[BEGIN DATA LINES]

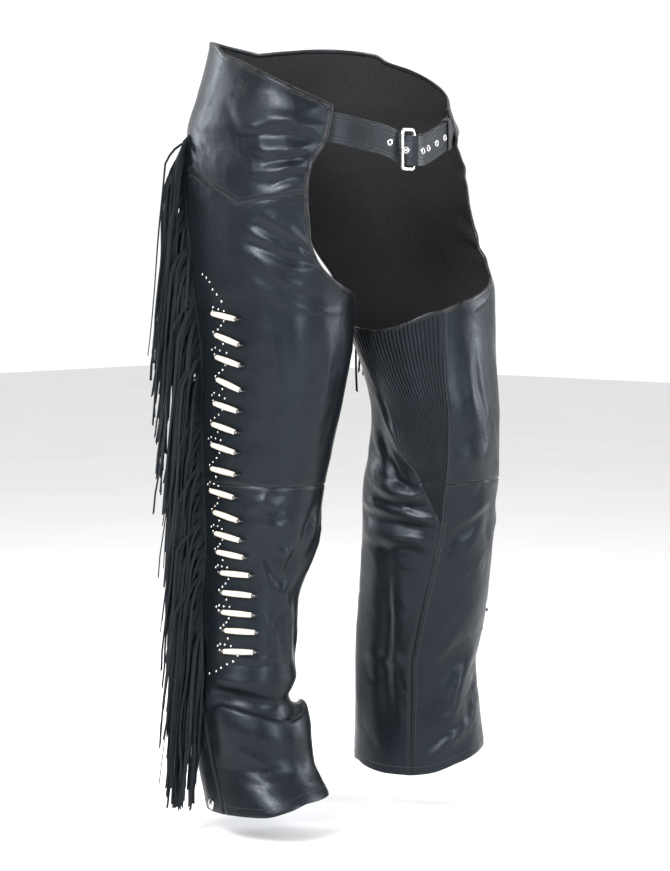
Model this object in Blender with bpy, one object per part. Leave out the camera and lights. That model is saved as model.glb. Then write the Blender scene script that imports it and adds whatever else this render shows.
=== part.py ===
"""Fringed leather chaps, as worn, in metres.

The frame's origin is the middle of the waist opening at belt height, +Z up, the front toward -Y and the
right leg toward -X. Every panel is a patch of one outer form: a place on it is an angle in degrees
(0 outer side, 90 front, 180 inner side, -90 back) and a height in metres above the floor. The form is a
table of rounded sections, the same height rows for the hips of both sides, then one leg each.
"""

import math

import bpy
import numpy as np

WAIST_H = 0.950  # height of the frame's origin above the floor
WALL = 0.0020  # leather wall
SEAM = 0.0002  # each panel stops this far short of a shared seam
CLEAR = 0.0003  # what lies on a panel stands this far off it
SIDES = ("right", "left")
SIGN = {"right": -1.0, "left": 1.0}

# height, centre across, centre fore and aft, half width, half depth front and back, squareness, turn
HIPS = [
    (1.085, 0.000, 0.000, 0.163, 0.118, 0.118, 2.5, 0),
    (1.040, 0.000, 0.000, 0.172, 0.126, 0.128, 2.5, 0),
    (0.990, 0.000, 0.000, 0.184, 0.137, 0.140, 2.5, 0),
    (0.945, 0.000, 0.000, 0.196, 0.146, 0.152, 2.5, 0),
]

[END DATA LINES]

INSTRUCTION —
Starting at the top of the data above, repeat every line exactly until the line containing "worn, in metres." has been given, then stop.

RESULT —
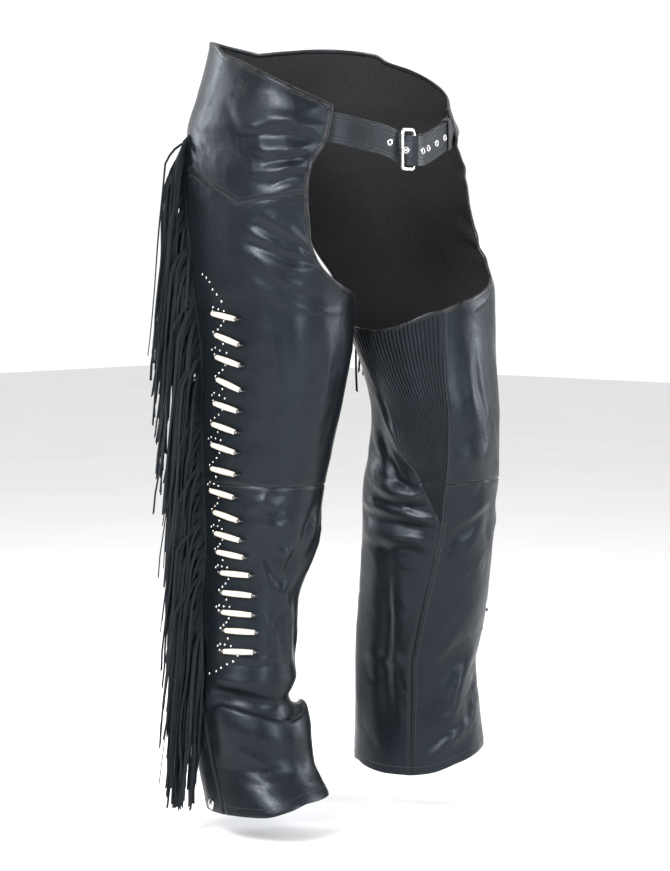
Model this object in Blender with bpy, one object per part. Leave out the camera and lights. That model is saved as model.glb. Then write the Blender scene script that imports it and adds whatever else this render shows.
=== part.py ===
"""Fringed leather chaps, as worn, in metres.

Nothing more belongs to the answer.